How to achieve replicability: illustrations and guidelines at the hand of effect size sampling distributions

  • G.Y. Peters
  • R. Crutzen
  • S. Gruijters


Empirical research requires sampling data from the population under study. This means the outcomes of each scientific endeavour are to a degree uncertain, and therefore, replication is never guaranteed. Two determinants of replication likelihood will be discussed at the hand of the sampling distribution of Cohen’s d. The first is the likelihood that randomization succeeds in generating equivalent groups in experimental designs. The second is the accuracy of effect size estimation in a study. It will be shown that even studies with acceptable power from a null hypothesis significance testing perspective yield very unreliable effect size estimates and often fail to produce equivalent groups. This will be illustrated at the hand of re-analysed data from the Reproducability Project: Psychology. The implication is that traditional power analyses and sample size guidelines underestimate the sample sizes required to obtain findings that are likely to stand the test of replication, and so often cannot inform study planning.

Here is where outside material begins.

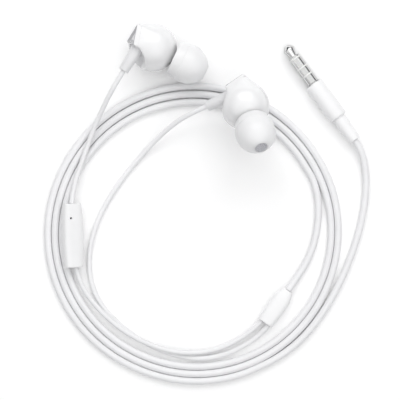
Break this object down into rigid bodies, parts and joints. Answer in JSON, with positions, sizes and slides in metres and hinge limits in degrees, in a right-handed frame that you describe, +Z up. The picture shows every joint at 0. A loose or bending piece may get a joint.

Therefore, functions to compute the sample sizes required to obtain replicable results have been implemented in R package userfriendlyscience and will be introduced, and guidelines will be presented based on these computations. These guidelines make clear that there is a need to considerably adjust the expectations regarding sufficient sample sizes. This is important for researchers, and maybe even more so for funders, who will have to get used to the considerably longer timeframes, slightly larger funds, and stricter requirements in terms of acceptable sample sizes that are necessary to build a replicable evidence base in psychology.